Alice Walker’s award-winning story about black womanhood in the 1930s hit bookstands in 1982, then the big screen in a Steven Spielberg adaptation starring Whoopi Goldberg and Oprah Winfrey in 1985, then Broadway in 2005.
Ten years later, it was revived in the spare, quiet version that won the Tony Award for best revival and is now on tour. Each version has found a new voice, and The Color Purple seems to be singing as loud as ever in this moment.
Themes of violence, sexism, racism, speaking out and survival run through the stories of the women at the heart of this musical. The fate of teenaged sisters Celie and Nettie is decided by men who use and abuse them; Nettie seeks refuge in Celie’s home only to be attacked and kicked out. When two strong-willed women, Sofia and Shug Avery, enter Celie’s life, she begins to see a way out.

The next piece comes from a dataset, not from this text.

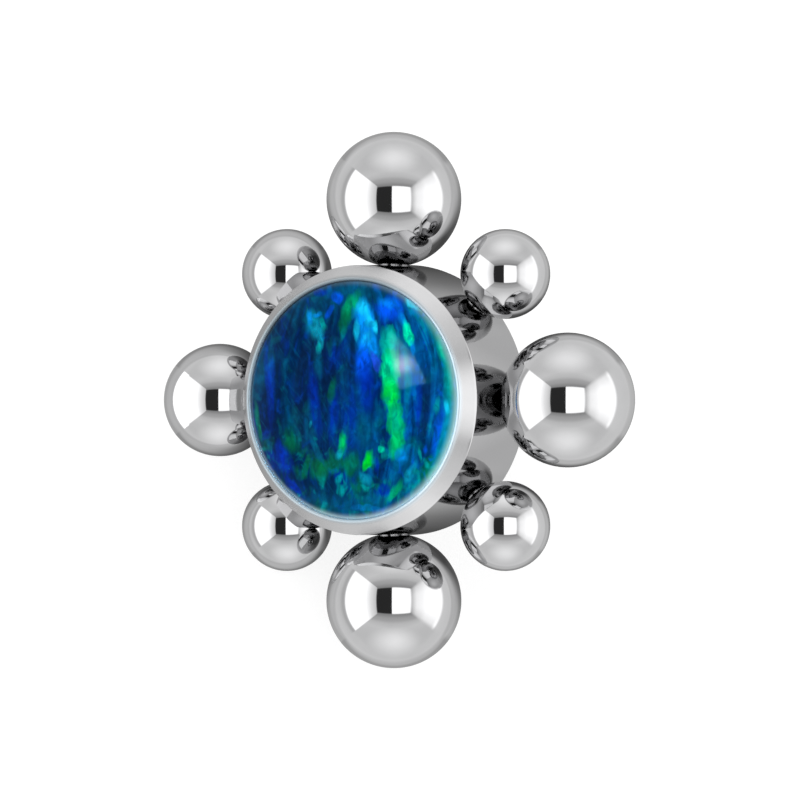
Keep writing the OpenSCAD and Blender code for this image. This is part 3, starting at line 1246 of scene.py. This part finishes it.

It’s little wonder that The Color Purple continues to be revisited in new forms for new audiences. Historically, it’s been rare to see the Western narrative of the hero’s journey applied to a black female protagonist. Or any narrative, for that matter.

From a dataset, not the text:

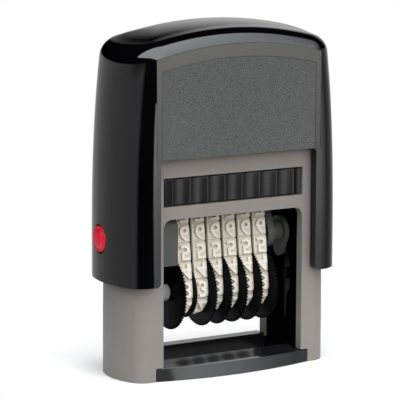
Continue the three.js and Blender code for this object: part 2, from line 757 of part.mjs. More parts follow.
// The run of a belt: over the two edges of the platen and round the drum of its wheel.
// It gives a point and the outward direction for each share of the way round.
function beltRun() {
  const top = pivot.height + platenHeight;
  const { platenSpread: spread, platenRadius, drumRadius } = belt;
  const reach = Math.hypot(spread, top - axleHeight);
  const lean = Math.asin((drumRadius - platenRadius) / reach);
  const slant = Math.atan2(spread, top - axleHeight);
  // Angle of the straight run's outward direction above the level.
  const tilt = lean - slant;
  const middle = belt.band / 2;
  const corner = { u: spread, v: top, radius: platenRadius, from: tilt, to: Math.PI / 2 };
  const drum = { u: 0, v: axleHeight, radius: drumRadius, from: -Math.PI / 2, to: tilt };
  const arc = ({ u, v, radius, from, to }) => ({
    length: (radius + middle) * (to - from),
    at: (t) => ({ u, v, radius, angle: from + (to - from) * t }),
  });
  const line = (a, b, angle) => ({
    length: Math.hypot(b.u - a.u, b.v - a.v),
    at: (t) => ({
      u: a.u + (b.u - a.u) * t, v: a.v + (b.v - a.v) * t, radius: a.radius + (b.radius - a.radius) * t, angle,
    }),
  });
  // Right-hand half from the bottom of the drum to the middle of the platen.
  const half = [
    arc(drum),
    line(drum, corner, tilt),
    arc(corner),
    line(corner, { ...corner, u: 0 }, Math.PI / 2),
  ];
  // Straight runs are as long as the gap between the circles leaves.
  half[1].length = Math.sqrt(reach ** 2 - (drumRadius - platenRadius) ** 2);
  half[3].length = spread;
  const length = half.reduce((sum, piece) => sum + piece.length, 0);
  return (share, offset) => {
    const round = ((share % 1) + 1) % 1;
    const mirrored = round > 0.5;
    let left = (mirrored ? 1 - round : round) * 2 * length;
    let index = 0;
    while (index < half.length - 1 && left > half[index].length) {
      left -= half[index].length;
      index += 1;
    }
    const { u, v, radius, angle } = half[index].at(Math.min(left / half[index].length, 1));
    const reachOut = radius + offset;
    const y = u + reachOut * Math.cos(angle);
    return [mirrored ? -y : y, v + reachOut * Math.sin(angle), length * 2];
  };
}

const runAt = beltRun();
const runLength = runAt(0, 0)[2];

function beltOutline(offset, steps) {
  const points = [];
  for (let i = 0; i < steps; i += 1) points.push(runAt(i / steps, offset).slice(0, 2));
  return points;
}

// A number belt: a smooth band inside, type blocks with narrow gaps outside.
function numberBelt(x) {
  const steps = 3;
  const gapShare = belt.cellGap / runLength / 2;
  const points = [];
  for (let cell = 0; cell < belt.cells; cell += 1) {
    const [from, to] = [(cell - 0.5) / belt.cells + gapShare, (cell + 0.5) / belt.cells - gapShare];
    points.push(runAt(from, belt.band).slice(0, 2));
    for (let j = 0; j <= steps; j += 1) {
      points.push(runAt(from + ((to - from) * j) / steps, beltThickness).slice(0, 2));
    }
    points.push(runAt(to, belt.band).slice(0, 2));
  }
  const shape = polygon(points);
  shape.holes.push(new THREE.Path(beltOutline(0, 2 * belt.cells).map(([u, v]) => new THREE.Vector2(u, v))));
  return prism(shape, 'x', x - belt.width / 2, x + belt.width / 2);
}

// The core inside the belts backs the type while it prints.
function platenCore() {
  const steps = 4 * belt.cells;
  const end = cheekInner - slideGap;
  const low = axleHeight + wheel.radius + core.bottomGap;
  const wide = belt.drumRadius + overrun;
  return cut(
    prism(polygon(beltOutline(-core.fit, steps)), 'x', -end, end),
    block(-end - overrun, end + overrun, -wide, wide, axleHeight - wide, low),
    barX(0, pivot.height, pivot.radius + slideGap, -end - overrun, end + overrun, facets.bore),
    barX(0, pivot.height + tieRod.rise, tieRod.radius + pinFit, -end - overrun, end + overrun, facets.bore),
  );
}

// Setting wheel: a drum inside its belt and a thin toothed disc beside it.
function settingWheel(index) {
  const x = (index - (belt.count - 1) / 2) * beltPitch;
  const discSide = index === 0 ? -1 : 1;
  const near = belt.width / 2 + wheel.sideGap;
  const span = (from, to) => (discSide > 0 ? [x + from, x + to] : [x - to, x - from]);
  const rim = [];
  for (let i = 0; i < wheel.teeth; i += 1) {
    const step = (2 * Math.PI) / wheel.teeth;
    const root = wheel.radius - wheel.toothDepth;
    rim.push(circlePoints(0, axleHeight, wheel.radius, 1, i * step)[0]);
    rim.push(circlePoints(0, axleHeight, root, 1, (i + 0.5) * step)[0]);
  }
  const pieces = [
    prism(polygon(rim), 'x', ...span(near, near + wheel.thickness)),
    barX(
      0, axleHeight, belt.drumRadius - slideGap,
      ...span(wheel.sideGap - near, near + wheel.thickness / 2), facets.drum,
    ),
  ];
  if (index === 0) {
    pieces.push(barX(0, axleHeight, wheel.flangeRadius, ...span(-near - wheel.thickness, -near), facets.drum));
    pieces.push(barX(0, axleHeight, belt.drumRadius - slideGap, ...span(-near - wheel.thickness / 2, 0), facets.drum));
  }
  return cut(
    join(...pieces),
    barX(0, axleHeight, axle.radius + slideGap, x - beltPitch, x + beltPitch, facets.bore),
  );
}

// Assembly.
const numberingStamp = new THREE.Group();
numberingStamp.name = 'numbering_machine';

function add(name, solid, material) {
  const mesh = new THREE.Mesh(toGeometry(solid), material);
  mesh.name = name;
  numberingStamp.add(mesh);
}

const sides = [['left', -1], ['right', 1]];
const faces = [['front', -1], ['rear', 1]];

add('base_housing', baseHousing(), finishes.baseGrey);
add('foot_frame', footFrame(), finishes.footBlack);
sides.forEach(([name, side]) => add(`${name}_guide_plate`, guidePlate(side), finishes.innerBlack));
add('return_spring', returnSpring(), finishes.steel);
add('ink_cartridge', inkCartridge(), finishes.footBlack);
add('ink_pad', inkPad(), finishes.felt);
add('cap_shell', capShell(), finishes.capBlack);
faces.forEach(([name, side]) => {
  add(`${name}_label_frame`, labelFrame(side), finishes.rimGrey);
  add(`${name}_label_panel`, labelPanel(side), finishes.labelGrey);
});
sides.forEach(([name, side]) => add(`${name}_lock_button`, lockButton(side), finishes.red));
add('carrier_bow', carrierBow(), finishes.innerBlack);
add('pivot_shaft', pivotShaft(), finishes.steel);
sides.forEach(([name, side]) => add(`${name}_cheek`, blockCheek(side), finishes.innerBlack));
add('platen_core', platenCore(), finishes.coreGrey);
add('wheel_axle', wheelAxle(), finishes.steel);
add('tie_rod', tieBar(), finishes.steel);
for (let i = 0; i < belt.count; i += 1) {
  const x = (i - (belt.count - 1) / 2) * beltPitch;
  add(`number_belt_${i + 1}`, numberBelt(x), finishes.ivory);
  add(`setting_wheel_${i + 1}`, settingWheel(i), finishes.wheelBlack);
}

console.log(`stroke of the cap ${stroke.toFixed(2)} mm, cartridge comes out by ${removal} mm`);
console.log(`half turn of the block per stroke: ${(Math.PI / (stroke / 1000)).toFixed(4)} rad per metre`);

export default numberingStamp;
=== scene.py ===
# %% [markdown]
# # A numbering stamp
# This lesson dresses a self-inking numbering stamp. Its solid model already stands in the scene as a fixed
# frame. Each part of the lesson gives one of those solids its finish or models a finer piece over it.

# %% The frame and the tools
import math

import bmesh
import bpy
from mathutils import Matrix, Vector


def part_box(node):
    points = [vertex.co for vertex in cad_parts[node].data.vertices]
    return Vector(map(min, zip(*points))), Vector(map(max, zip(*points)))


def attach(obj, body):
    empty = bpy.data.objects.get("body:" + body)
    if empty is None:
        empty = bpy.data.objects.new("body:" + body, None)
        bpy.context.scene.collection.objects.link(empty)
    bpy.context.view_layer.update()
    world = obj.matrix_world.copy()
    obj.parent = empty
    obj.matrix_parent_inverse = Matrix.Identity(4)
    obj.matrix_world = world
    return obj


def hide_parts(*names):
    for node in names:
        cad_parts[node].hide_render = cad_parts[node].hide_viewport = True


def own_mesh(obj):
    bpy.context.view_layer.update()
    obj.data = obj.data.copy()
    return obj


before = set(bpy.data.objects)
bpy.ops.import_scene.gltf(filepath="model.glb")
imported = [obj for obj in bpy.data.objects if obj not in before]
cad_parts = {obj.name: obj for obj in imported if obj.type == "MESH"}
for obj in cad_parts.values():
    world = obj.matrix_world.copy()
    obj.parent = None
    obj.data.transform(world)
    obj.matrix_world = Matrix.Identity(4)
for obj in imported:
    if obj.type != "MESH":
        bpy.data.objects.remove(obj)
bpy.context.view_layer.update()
MM = 0.001
UPRIGHT = math.pi / 2
print("solids in the frame:", len(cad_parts))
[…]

Each version of The Color Purple has found a new voice, and it seems to be singing as loud as ever in this moment.
In 2018, lack of black representation in mainstream American entertainment remains an issue. Just last year, the cinematographer for HBO’s Insecure schooled the internet with a short video about the proper way to light black actors for television, pointing out that lighting design classes focus on white actors.

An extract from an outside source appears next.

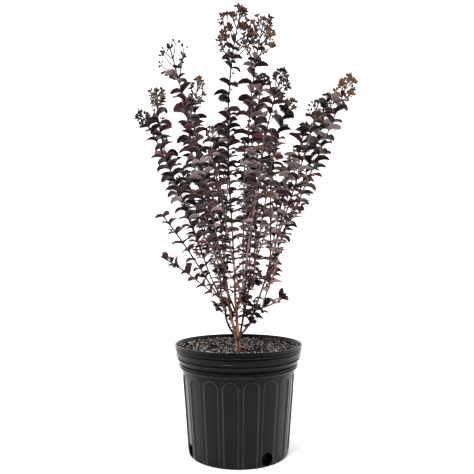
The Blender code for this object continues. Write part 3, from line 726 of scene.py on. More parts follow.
class Crown:
    """What the shrub bears: wood as (points, half widths), leaves and buds as rows of numbers.

    starts and ends are short stretches of all shoots, owners says which mass each is of, and
    centre is the line of the centre stem. owner is the mass that grows now, by draws from rng.
    """

    def __init__(self, looks, owners, starts, ends, centre):
        self.looks = looks
        self.owners = owners
        self.starts = starts
        self.runs = ends - starts
        self.centre = centre
        self.owner = None
        self.rng = None
        self.shoots = []
        self.twigs = []
        self.stalks = []
        self.leaves = []
        self.buds = []

    def keeps(self, points, slack):
        """True where points are nearer to their own mass's shoots than to others', less slack."""
        share = ((points[:, None] - self.starts) * self.runs).sum(axis=2)
        share = np.clip(share / (self.runs * self.runs).sum(axis=1), 0, 1)
        gaps = np.linalg.norm(points[:, None] - self.starts - share[..., None] * self.runs, axis=2)
        own = self.owners == self.owner
        return bool((gaps[:, own].min(axis=1) < gaps[:, ~own].min(axis=1) + slack).all())

    def hides_stem(self, spots):
        """True where a leaf would stand in front of the bare centre stem."""
        x, y, z = self.centre.T
        before = (spots[:, 1] < np.interp(spots[:, 2], z, y)) & (spots[:, 2] < BARE_TOP)
        aside = np.abs(spots[:, 0] - np.interp(spots[:, 2], z, x))
        return bool((before & (aside < BARE_HALF_WIDTH)).any())

    def draw_tint(self, place):
        """A spray's tint. Each tint's share goes from its left to its right value across x."""
        right = soft_step((place[0] - TINTS_FROM) / TINTS_OVER)
        shares = [row[5] * (1 - right) + row[6] * right for row in LEAF_TINTS]
        return int(self.rng.choice(len(LEAF_TINTS), p=shares))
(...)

And just three years after April Reign first Tweeted #OscarsSoWhite, she said last week that the fight continues “until we are no longer lauding ‘firsts’ after a 90-year history.” In 1986, The Color Purple received one of the biggest snubs in Oscar history. It was nominated for 11 awards and took home zero. Change is slow.
The story of Celie in The Color Purple, just like the story of good art, is one not just of survival but of thriving over time in spite of the obstacles. In this new rendering, the bare-bones set is little more than a whirlwind of wooden chairs, allowing the play to exist less solidly in 1930s rural Georgia and more in the audience’s imagination.
In the second act, when Celie has escaped her abusive husband and starts a business selling custom pants, her bright yellow trousers become a metaphor for hope. In this production, the focus is less on the long years of Celie’s life. There’s no elaborate makeup or costuming to demonstrate she’s aged. Instead, it's about the content of those years.
It’s worth the price of admission to hear the breathtaking songs by Allee Willis, Brenda Russell and Stephen Bray.
Like its protagonist, The Color Purple has only grown more triumphant after all these years.
The Color Purple, through Sunday, Feb. 4, Music Hall at Fair Park, 909 First Ave., $20 and up, ticketmaster.com.